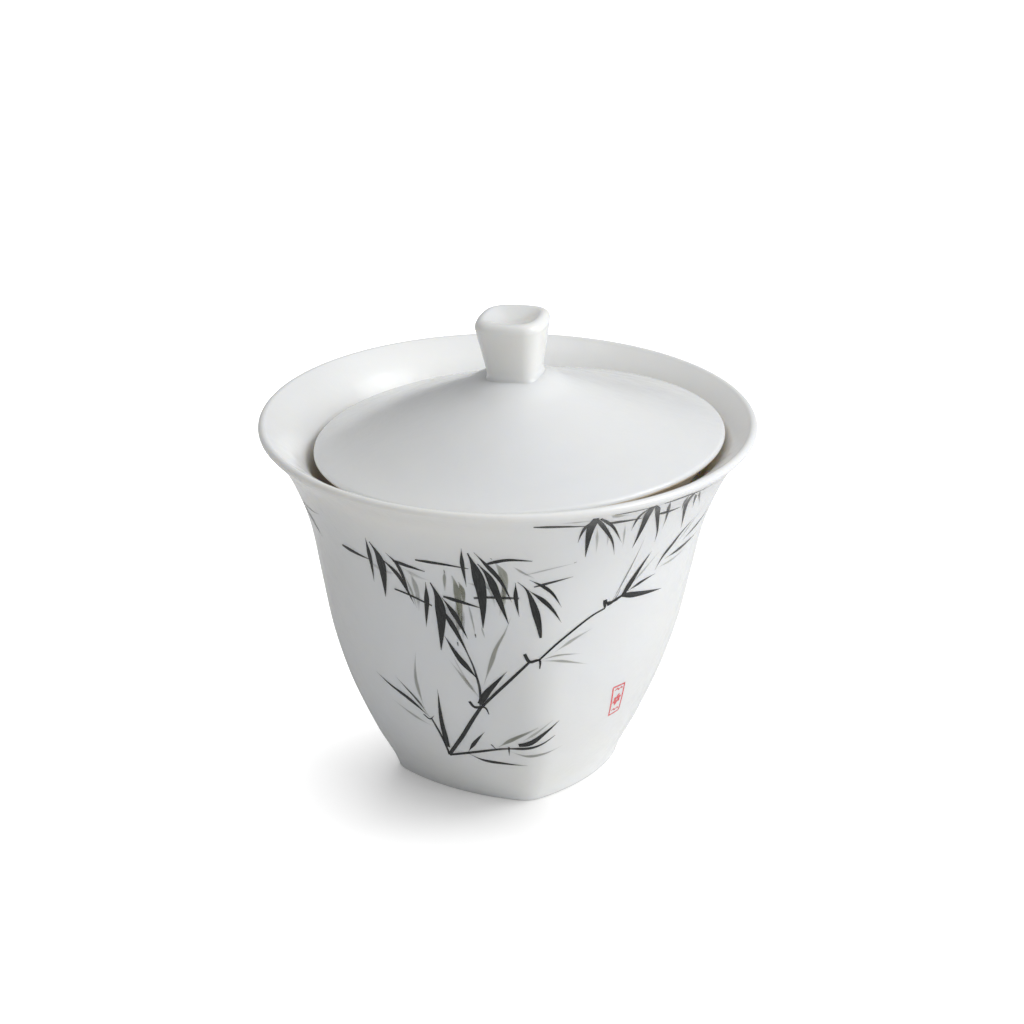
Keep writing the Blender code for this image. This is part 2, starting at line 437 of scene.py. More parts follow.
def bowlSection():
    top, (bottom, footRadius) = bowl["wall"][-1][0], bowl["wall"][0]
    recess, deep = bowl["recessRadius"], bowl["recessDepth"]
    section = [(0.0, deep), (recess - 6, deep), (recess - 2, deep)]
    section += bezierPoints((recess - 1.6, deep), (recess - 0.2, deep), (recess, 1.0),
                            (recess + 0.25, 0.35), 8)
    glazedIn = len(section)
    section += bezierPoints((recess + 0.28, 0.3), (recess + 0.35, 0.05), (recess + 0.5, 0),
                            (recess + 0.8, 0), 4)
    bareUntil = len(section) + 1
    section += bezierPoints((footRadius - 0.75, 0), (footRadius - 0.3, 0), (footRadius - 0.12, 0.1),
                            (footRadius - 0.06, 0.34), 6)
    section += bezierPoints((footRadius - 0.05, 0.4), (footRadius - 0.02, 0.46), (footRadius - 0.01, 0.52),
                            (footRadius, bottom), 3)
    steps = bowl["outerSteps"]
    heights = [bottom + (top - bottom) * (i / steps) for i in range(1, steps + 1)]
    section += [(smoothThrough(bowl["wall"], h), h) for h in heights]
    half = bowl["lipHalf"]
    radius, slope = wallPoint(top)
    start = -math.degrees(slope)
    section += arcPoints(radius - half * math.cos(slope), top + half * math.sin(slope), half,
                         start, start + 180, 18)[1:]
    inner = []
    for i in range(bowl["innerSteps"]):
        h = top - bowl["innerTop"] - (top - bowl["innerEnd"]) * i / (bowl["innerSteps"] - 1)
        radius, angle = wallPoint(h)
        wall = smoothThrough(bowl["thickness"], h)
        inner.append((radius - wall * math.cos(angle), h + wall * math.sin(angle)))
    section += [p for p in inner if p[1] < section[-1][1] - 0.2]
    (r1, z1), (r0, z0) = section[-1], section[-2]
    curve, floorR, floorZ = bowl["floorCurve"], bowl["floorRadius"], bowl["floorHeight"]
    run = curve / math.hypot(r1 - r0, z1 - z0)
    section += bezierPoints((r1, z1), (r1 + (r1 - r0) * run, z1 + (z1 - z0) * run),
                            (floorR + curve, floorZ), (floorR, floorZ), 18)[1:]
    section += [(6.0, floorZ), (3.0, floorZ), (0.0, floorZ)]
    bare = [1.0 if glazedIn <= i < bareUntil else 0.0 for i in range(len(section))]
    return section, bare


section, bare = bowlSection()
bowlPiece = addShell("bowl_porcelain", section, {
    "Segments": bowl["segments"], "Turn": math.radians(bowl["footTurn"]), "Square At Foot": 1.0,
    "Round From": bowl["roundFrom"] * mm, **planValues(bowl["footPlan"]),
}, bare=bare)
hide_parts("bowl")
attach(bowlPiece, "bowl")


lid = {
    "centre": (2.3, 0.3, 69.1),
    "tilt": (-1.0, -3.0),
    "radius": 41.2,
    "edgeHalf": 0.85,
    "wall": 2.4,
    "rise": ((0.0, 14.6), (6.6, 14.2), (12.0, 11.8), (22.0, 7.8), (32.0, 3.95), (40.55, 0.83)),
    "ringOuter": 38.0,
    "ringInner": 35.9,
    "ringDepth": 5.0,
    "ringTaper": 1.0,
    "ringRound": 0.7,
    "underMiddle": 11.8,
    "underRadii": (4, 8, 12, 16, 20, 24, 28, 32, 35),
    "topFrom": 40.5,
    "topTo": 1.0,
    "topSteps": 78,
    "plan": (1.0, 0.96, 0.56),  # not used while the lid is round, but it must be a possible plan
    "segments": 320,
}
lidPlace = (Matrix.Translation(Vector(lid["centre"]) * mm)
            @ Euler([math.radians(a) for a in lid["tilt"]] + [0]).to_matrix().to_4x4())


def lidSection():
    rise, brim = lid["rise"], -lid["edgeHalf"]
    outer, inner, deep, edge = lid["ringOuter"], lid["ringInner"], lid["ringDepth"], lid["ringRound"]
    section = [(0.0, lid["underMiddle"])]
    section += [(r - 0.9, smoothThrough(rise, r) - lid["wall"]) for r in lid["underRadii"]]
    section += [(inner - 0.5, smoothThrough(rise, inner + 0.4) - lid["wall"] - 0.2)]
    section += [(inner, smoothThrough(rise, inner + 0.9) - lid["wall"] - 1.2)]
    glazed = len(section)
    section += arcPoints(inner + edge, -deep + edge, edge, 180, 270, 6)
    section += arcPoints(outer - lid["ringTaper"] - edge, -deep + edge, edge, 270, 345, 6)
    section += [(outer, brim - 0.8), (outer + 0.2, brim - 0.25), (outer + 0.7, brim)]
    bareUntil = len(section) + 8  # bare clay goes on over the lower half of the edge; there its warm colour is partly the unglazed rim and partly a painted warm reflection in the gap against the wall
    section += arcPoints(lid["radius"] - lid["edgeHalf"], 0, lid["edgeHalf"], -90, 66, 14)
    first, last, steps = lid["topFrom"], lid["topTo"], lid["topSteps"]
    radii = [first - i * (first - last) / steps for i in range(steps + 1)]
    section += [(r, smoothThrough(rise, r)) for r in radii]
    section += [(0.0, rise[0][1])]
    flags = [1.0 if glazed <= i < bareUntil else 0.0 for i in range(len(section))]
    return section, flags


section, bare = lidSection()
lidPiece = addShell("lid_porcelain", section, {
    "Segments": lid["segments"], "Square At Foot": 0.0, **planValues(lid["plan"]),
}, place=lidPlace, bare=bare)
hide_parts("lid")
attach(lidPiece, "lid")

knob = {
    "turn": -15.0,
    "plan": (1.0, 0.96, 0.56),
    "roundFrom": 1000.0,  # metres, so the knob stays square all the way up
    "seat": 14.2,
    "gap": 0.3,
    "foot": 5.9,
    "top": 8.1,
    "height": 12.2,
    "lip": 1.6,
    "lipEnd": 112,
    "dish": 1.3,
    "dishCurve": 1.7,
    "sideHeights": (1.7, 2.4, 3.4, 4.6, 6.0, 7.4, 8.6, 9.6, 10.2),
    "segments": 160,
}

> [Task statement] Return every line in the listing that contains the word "lidPiece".

> [Exercise output]
lidPiece = addShell("lid_porcelain", section, {
attach(lidPiece, "lid")